ITスキルの必要性をさらに押し上げるトピック

IoTに関連した技術革新

IoTとは生活をとりまく様々なものがインターネットでつながることを意味する言葉です。たとえばテレビがインターネットを使い双方向で情報をやりとりできるようになりました。また腕時計がインターネットを使い様々な健康管理情報をやり取りするようになりました。進化するテクノロジーを活用するスキル、これらのテクノロジーを製品化し円滑な情報交換を行うスキルが今後求められます。

VRやAR

仮想現実、拡張現実と言われる技術で、ゲームなどを筆頭にビジネス、教育にも取り入れられています。

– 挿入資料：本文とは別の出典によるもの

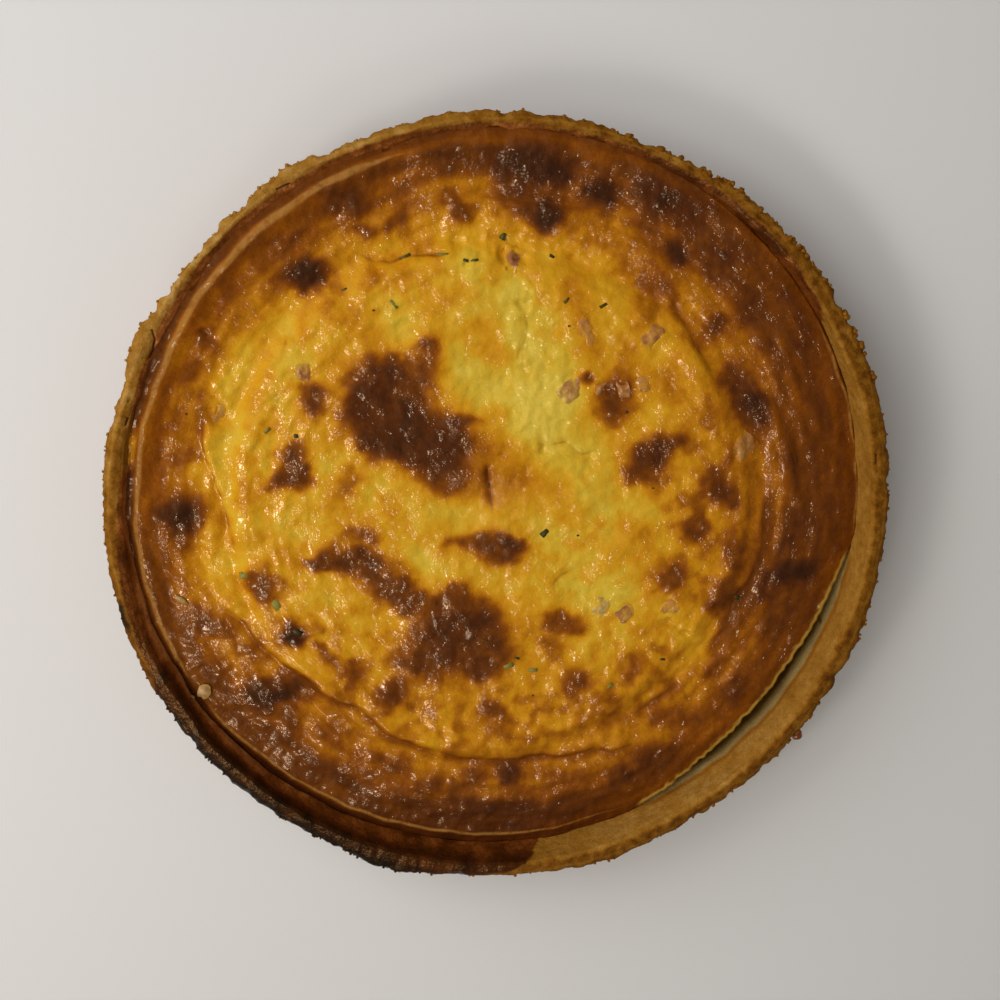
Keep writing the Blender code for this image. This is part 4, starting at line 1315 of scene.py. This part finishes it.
# %% Gloss and crumb of the shell
DOUGH_ROUGHNESS, FILMED_ROUGHNESS = 0.85, 0.32
CRUMB_RELIEF_MM = 0.5
shine = add_node(tree, "ShaderNodeMapRange", {
    "Value": covered.outputs[0], "To Min": DOUGH_ROUGHNESS, "To Max": FILMED_ROUGHNESS,
})
tree.links.new(shine.outputs[0], shader.inputs["Roughness"])
bumpy = add_node(tree, "ShaderNodeMath", {0: lump.outputs["Fac"], 1: crumb.outputs["Fac"]}, operation="ADD")
bump = add_node(tree, "ShaderNodeBump", {
    "Height": bumpy.outputs[0], "Strength": 0.6, "Distance": CRUMB_RELIEF_MM * MM,
})
tree.links.new(bump.outputs[0], shader.inputs["Normal"])
shader.inputs["Specular IOR Level"].default_value = 0.18
shader.inputs["Specular Tint"].default_value = GOLDEN_TINT

store(crust_bm, "shortcrust_shell", shortcrust, "shortcrust", "crust")

# %% [markdown]
# ## Ham
#
# The dice are cooked ham: tan to mauve meat with a fine grain, and on some a side of pale fat. Most lie
# level with the skin, which half covers them, and the film of fat lies over both. Real grain in ham is
# about half a millimetre and would not show, so it is drawn at 1.3 mm.

# %% Cooked ham
HAM_COLOURS = ((0.0, "b8a468"), (0.25, "b98650"), (0.5, "aa713f"), (0.75, "96583c"), (1.0, "5e2c1c"))
HAM_GRAIN_MM = 1.3
HAM_GRAIN_TONE = 0.8
HAM_RELIEF_MM = 0.5
HAM_ROUGHNESS = 0.5
HAM_IOR = 1.45
PINKISH_TINT = (1.0, 0.78, 0.55, 1.0)

ham_material, tree, shader = new_material("cooked_ham")
place = add_node(tree, "ShaderNodeTexCoord").outputs["Object"]
grain = add_node(tree, "ShaderNodeTexNoise", {
    "Vector": place, "Scale": 1.0 / (HAM_GRAIN_MM * MM), "Detail": 3.0, "Roughness": 0.65,
})
numbers = {
    name: add_node(tree, "ShaderNodeAttribute", attribute_name=name).outputs["Fac"]
    for name in ("meat", "veil", "browning")
}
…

ゲームに限ってもVRでは「Play Station VR」ARでは「ポケモンGO」など大ヒット商品が出てきています。これらを含めVR、ARのハードウェアの市場規模が2020年に16兆円に上るという試算も出始めています。これはITとしてもつながる部分で、「仮想の状況」をインターネット経由で周りに伝える際に、求められる技術がたくさんあるでしょう。

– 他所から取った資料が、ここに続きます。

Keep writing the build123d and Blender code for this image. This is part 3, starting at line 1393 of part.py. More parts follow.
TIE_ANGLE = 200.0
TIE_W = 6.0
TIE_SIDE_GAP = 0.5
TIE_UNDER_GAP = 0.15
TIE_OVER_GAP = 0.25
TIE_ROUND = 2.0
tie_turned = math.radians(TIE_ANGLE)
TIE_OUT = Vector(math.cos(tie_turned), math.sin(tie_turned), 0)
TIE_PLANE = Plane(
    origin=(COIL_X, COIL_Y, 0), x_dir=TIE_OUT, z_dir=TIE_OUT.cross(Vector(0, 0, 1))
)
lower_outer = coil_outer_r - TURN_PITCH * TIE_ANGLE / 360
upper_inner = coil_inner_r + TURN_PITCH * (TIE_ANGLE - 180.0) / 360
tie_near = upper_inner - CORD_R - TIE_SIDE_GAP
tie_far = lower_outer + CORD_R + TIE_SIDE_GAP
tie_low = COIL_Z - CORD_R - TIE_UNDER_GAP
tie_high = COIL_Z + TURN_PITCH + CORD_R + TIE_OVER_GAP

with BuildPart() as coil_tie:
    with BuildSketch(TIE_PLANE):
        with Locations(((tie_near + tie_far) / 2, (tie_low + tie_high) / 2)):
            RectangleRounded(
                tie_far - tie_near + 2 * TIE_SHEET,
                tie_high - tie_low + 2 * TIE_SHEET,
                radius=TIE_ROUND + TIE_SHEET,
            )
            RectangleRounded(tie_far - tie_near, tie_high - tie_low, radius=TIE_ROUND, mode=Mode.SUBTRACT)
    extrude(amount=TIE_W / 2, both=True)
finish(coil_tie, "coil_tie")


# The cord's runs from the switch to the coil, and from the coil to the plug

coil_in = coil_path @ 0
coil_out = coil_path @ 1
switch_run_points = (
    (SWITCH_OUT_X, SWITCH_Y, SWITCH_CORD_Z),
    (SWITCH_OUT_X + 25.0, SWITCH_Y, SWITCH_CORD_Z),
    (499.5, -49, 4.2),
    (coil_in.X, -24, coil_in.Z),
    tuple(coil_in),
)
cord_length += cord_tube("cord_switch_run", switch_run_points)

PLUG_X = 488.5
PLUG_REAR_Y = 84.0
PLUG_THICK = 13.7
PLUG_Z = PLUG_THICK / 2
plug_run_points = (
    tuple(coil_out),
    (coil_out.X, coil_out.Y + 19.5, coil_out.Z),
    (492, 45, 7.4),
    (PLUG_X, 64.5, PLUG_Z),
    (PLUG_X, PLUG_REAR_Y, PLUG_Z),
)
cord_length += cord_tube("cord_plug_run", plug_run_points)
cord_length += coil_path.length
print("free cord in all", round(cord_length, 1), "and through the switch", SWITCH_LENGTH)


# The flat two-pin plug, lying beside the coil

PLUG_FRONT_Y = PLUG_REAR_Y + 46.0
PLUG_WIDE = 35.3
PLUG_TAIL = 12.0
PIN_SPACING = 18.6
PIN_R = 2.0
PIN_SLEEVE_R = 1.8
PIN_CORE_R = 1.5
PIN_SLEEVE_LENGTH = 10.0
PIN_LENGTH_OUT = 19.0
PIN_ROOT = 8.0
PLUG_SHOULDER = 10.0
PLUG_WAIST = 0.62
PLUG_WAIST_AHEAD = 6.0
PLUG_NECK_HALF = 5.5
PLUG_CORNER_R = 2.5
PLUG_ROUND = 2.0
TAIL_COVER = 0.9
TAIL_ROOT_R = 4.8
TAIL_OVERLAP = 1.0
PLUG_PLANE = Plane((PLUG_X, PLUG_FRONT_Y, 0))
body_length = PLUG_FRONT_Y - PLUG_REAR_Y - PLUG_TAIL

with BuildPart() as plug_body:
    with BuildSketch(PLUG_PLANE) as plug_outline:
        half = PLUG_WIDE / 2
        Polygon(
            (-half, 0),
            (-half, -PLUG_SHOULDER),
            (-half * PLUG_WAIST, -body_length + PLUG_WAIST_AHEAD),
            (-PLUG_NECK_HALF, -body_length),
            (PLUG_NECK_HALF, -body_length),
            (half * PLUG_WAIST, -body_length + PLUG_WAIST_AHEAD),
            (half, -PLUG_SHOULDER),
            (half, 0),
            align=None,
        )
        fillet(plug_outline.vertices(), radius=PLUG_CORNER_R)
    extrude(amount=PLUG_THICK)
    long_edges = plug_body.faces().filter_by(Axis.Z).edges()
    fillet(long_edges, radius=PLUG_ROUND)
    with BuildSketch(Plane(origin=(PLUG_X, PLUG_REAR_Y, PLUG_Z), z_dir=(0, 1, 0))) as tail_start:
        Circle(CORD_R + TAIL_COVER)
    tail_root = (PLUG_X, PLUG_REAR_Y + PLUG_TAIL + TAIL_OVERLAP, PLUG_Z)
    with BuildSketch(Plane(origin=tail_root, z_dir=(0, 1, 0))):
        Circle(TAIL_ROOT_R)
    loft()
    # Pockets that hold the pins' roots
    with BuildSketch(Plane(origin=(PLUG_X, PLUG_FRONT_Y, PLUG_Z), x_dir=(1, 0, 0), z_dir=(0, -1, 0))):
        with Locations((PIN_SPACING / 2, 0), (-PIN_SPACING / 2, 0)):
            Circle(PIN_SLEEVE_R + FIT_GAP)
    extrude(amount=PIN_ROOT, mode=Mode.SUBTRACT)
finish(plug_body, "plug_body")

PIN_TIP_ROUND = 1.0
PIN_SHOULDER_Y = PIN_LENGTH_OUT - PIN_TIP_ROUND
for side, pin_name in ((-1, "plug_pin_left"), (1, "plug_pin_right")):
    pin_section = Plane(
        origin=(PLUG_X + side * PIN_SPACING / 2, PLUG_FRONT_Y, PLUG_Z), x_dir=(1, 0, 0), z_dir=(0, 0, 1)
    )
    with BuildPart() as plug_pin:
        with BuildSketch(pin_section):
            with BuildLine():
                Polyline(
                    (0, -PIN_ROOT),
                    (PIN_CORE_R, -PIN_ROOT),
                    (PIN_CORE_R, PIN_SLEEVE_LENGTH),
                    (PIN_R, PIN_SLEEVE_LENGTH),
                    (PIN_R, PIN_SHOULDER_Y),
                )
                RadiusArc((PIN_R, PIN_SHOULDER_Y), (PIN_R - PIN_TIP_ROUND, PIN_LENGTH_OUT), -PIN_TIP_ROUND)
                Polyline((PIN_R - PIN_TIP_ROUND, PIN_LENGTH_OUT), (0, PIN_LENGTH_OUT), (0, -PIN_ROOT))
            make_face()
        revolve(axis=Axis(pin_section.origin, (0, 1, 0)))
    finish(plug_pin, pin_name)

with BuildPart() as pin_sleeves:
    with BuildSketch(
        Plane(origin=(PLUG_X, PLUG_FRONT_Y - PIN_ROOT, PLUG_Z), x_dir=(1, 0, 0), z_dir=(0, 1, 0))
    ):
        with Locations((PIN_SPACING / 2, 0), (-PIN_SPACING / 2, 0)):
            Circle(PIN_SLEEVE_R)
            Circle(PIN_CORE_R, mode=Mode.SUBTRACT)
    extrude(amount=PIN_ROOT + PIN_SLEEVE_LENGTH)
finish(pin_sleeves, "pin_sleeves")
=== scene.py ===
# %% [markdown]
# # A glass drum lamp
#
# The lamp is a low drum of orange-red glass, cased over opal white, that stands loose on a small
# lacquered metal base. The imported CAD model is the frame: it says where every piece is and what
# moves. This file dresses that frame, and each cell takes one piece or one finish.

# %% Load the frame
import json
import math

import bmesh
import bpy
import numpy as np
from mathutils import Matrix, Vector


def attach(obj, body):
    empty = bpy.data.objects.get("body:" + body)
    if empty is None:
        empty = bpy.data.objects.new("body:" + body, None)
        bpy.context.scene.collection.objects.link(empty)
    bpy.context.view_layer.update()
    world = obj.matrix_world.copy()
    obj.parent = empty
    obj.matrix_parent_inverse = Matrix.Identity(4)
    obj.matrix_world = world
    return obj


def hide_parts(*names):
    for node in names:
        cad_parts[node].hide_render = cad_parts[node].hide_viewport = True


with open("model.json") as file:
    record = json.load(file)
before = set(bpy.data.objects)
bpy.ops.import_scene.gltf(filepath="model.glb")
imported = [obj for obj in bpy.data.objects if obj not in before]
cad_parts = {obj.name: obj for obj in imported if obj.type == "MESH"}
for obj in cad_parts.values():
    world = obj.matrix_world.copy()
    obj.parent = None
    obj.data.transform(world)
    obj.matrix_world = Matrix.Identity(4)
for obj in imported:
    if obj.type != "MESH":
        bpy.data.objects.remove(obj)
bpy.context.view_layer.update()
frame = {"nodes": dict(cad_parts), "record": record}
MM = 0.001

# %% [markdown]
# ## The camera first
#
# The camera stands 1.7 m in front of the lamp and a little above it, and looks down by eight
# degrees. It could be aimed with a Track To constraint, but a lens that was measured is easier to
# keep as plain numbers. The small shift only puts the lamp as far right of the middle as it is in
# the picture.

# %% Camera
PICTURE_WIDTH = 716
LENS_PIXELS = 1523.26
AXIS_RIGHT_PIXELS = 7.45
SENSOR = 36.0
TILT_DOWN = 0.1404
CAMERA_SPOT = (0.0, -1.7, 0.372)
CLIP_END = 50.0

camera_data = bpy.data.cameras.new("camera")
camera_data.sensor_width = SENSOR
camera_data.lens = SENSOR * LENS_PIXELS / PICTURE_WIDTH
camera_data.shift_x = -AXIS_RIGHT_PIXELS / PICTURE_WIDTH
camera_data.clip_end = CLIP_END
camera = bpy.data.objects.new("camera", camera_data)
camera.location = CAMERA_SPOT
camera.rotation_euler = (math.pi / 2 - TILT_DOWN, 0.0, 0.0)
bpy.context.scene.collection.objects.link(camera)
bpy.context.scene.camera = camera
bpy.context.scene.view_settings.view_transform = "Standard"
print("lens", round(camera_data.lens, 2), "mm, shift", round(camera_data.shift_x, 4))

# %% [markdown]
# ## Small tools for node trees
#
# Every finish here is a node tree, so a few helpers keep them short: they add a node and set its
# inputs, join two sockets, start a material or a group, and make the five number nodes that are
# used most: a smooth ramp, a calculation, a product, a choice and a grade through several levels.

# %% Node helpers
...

このように絶えず新しい技術革新が起きるごとにITが紐づく時代です。

日本がITスキルの教育を特に必要とする理由

大きな理由の1つが諸外国の発展で日本人の仕事が奪われる可能性があるからです。かつては技術大国と呼ばれた日本ですが、特にアジア諸国の技術レベルの向上で生産拠点がどんどん海外に移っています。大きな土地や資源に乏しい日本であるため、産業を発展させるためにはIT分野を遅らせるわけにはいきません。そのためにより基礎的な部分では現代に生きるをスキルつける「21世紀教育」と具体的な「ITスキルの向上」はセットで考えられているのではないでしょうか。

大人はぜひご紹介したような状況を把握して、子どもが身につけるべきスキルを考えてあげたいものです。そして、必要とされるスキルの中で、子どもが秀でているものを見つけたら、是非ともそれを伸ばしてあげると良いでしょう。